PDRN nutritive cream as the barrier repair sealant
Over the centella ampoule, a rich PDRN nutritive cream provides the dual function of barrier lipid replenishment and fibroblast-stimulating PDRN activity. The argan oil and vitamin-enriched lipid base in a nutritive cream provides the fatty acid substrates that the skin needs to rebuild the barrier lipid matrix — ceramides require fatty acid precursors that topical oils provide when the skin's own fatty acid synthesis is suppressed by inflammation. The PDRN component activates the adenosine A2A receptor in fibroblasts, supplementing the growth factor signalling that the wound-healing cascade is generating and accelerating the collagen synthesis that underlies the epidermal thickness recovery. The combination of centella (anti-inflammatory and barrier rebuilding signal) and PDRN nutritive cream (lipid substrate and fibroblast activation) covers both the anti-inflammatory and the structural-repair aspects of barrier recovery in two products.
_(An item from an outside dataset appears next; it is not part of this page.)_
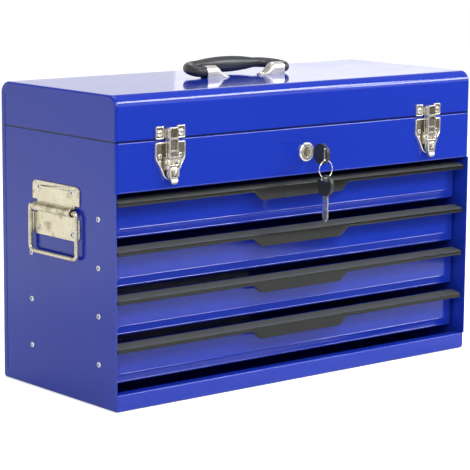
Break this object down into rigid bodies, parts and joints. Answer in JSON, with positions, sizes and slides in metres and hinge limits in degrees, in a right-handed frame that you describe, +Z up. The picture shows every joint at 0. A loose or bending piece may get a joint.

Returning to actives after barrier repair and the prevention protocol
When the burning-on-water-contact sensation resolves and the skin returns to tolerating normal moisturiser without sensitivity, the barrier has recovered sufficiently to begin cautious reintroduction of actives. The return sequence should be: niacinamide first (lowest irritation potential, high barrier-supporting benefit from its ceramide-stimulating mechanism), then SPF restoration, then retinol at one-third the previous concentration once weekly. AHA should be the last to return, at the lowest available concentration (five percent glycolic) and no more than twice weekly for the first month. The prevention protocol for future use — the lesson that makes the repair protocol unnecessary — is to introduce retinol and AHA separately, never in the same routine session, starting at the minimum effective concentration and frequency before increasing.